Educare programs have very robust staffing models “where you’re paying for degreed professionals, you’re paying for one, two, three teachers in the classrooms, family support workers, nurses, mental health consultants, speech and language consultants,” Burke said.

“When you start piecing it all together, you can see these cost-per-child averages raising, raising, raising.”

Burke said only a few of the country’s 21 Educare schools, including those in Miami, Maine and suburban Chicago, have classrooms that include children from tuition-paying families. But in most cases, it’s small-scale integration — only about 10 children.

Research on mixed-income preschool classrooms shows that such diversity has a positive influence on language development and social and emotional skills of low-income children. But Burke said early childhood financing structures aren’t set up to encourage socioeconomic integration because they come with strict eligibility requirements, often based on family income.

Locally, Mile High Early Learning, which like Clayton focuses on serving low-income families through Head Start and Early Head Start, draws around 7 percent of its 500 children from tuition-paying families.
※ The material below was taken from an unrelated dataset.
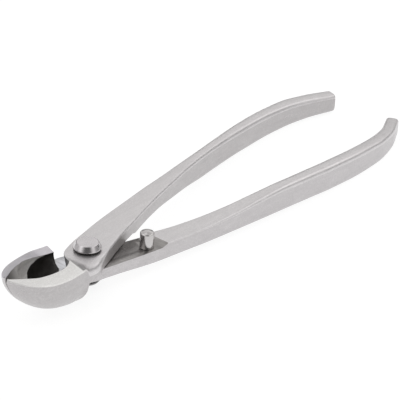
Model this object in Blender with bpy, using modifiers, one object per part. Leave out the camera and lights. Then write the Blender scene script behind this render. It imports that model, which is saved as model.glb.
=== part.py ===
"""Knob cutter: two forged levers that cross and turn on one headed rivet.

Run with: blender --background --python part.py

The levers are modelled with the pivot axis on Z and the plane on which they lap at Z = 0. The jaws reach
towards -X and the handles towards +X. The upper lever lies above the lap plane, its jaw at -Y and its
handle at +Y, and the lower lever is its opposite. The empty "pivot" lifts all of it, so that the object's
own origin is the centre of the lower rivet head's flat face.
"""

import math

import bmesh
import bpy
from mathutils import Vector

MM = 0.001

# Driving dimensions of the pivot
LAP_THICKNESS = 5.0 * MM
LAP_GAP = 0.3 * MM
SHANK_RADIUS = 3.0 * MM
RUNNING_CLEARANCE = 0.1 * MM
HEAD_RADIUS = 4.85 * MM
HEAD_FACE_RADIUS = 3.9 * MM
HEAD_FACE_HEIGHT = 8.0 * MM  # from the lap plane
CAP_FACE_RADIUS = 4.2 * MM
CAP_FACE_HEIGHT = 7.1 * MM  # from the lap plane
CAP_BORE_DEPTH = 0.8 * MM
WASHER_RADIUS = 4.7 * MM
WASHER_THICKNESS = 0.6 * MM
STACK_GAP = 0.1 * MM

# Stop pin, pressed through the lower lever
PIN_PLACE = (22.3 * MM, -7.7 * MM)
PIN_RADIUS = 2.5 * MM
PIN_SHANK_RADIUS = 1.6 * MM
PIN_HEIGHT = 6.2 * MM
PIN_CHAMFER = 0.6 * MM

# Bowl that the two jaws form, open at the top
BOWL_REAR = -12.0 * MM
BOWL_LENGTH = 28.6 * MM
BOWL_DEPTH = 20.3 * MM
BOWL_FULLNESS = 0.69  # exponent of its lower outline, 0.5 for an ellipse
FRONT_BULGE, SIDE_BULGE, REAR_BULGE = 1.6, 2.1, 2.25  # exponents of the outer side's sections
BOWL_CANT = 0.021  # sideways drift of both jaws for each unit of length in front of the rear
UPPER_TIP = -40.1 * MM
LOWER_TIP = -40.3 * MM
RIDGE_HEIGHT = 10.9 * MM  # of the ground rims where they meet
RIM_SLOPE = 0.38
RIM_SCOOP = 2.0 * MM  # how far the lower jaw's inner rim falls away at its rear
LOWER_LEAN = 2.3 * MM  # how far the lower jaw's outer rim leans in at its rear
EDGE_THICKNESS = 0.5 * MM
MATING_GAP = 0.3 * MM

# Rear of each jaw, cut away so that the other lever's neck can swing
CLEARANCE_SLANT = 0.288
CLEARANCE_FRONT = -13.55 * MM
LAP_RAMP_START = 25.6 * MM
LAP_RAMP_RUN = 2.5  # length of the ramp for each unit of its rise

# Plan of a lever whose jaw is at -Y, (x, y) in mm: the outer rim of its jaw and the rear side of its neck,
# the inner rim as far as the neck's corner, and the front side of the neck
OUTER_PLAN = (
    (-40.8, -0.4),
    (-40.3, -1.1),
    (-39.7, -2.0),
    (-38.5, -3.5),
    (-37.3, -4.75),
    (-35.9, -6.0),
    (-33.8, -7.5),
    (-30.5, -9.3),
    (-27.3, -10.4),
    (-24.0, -11.0),
    (-20.0, -11.3),
    (-16.0, -11.3),
    (-12.5, -10.9),
    (-8.0, -10.1),
    (-4.0, -9.3),
    (0.0, -7.4),
    (6.0, -5.1),
)
UPPER_RIM = (
    (-40.6, -0.1),
    (-38.6, -1.35),
    (-36.7, -2.3),
    (-34.0, -3.65),
    (-29.5, -5.55),
    (-24.0, -6.55),
    (-20.2, -6.8),
    (-17.6, -6.5),
    (-15.4, -5.5),
    (-13.1, -3.7),
    (-11.0, -1.2),
    (-7.6, 3.9),
)
LOWER_RIM = (
    (-40.6, 0.1),
    (-37.5, -1.6),
    (-34.9, -3.1),
    (-32.1, -4.4),
    (-29.2, -5.5),
    (-26.9, -6.0),
    (-24.7, -6.3),
    (-21.5, -6.2),
    (-18.0, -5.9),
    (-15.0, -5.2),
    (-12.4, -4.1),
    (-10.4, -1.8),
    (-7.6, 3.9),
)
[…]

But Pamela Harris, the organization’s executive director, knows how hard the balancing act is. Leaders there recently increased monthly tuition from $1,400 to $1,700 after a year of discussions.

That said, there’s still an invisible subsidy at work, Harris said — the discount that comes from paying child care workers a relatively low wage. Some in the field make so little they qualify for government assistance.

Overall, Harris believes there’s been progress on the early childhood front — gradual growth in Colorado’s state-funded preschool program, a new focus on early education in the federal Every Student Succeeds Act, and local efforts to connect the birth to five age span to the K-12 education system.

Against that backdrop though, Clayton’s plan to close its far northeast site “exposes the pain points that are still in early childhood,” she said.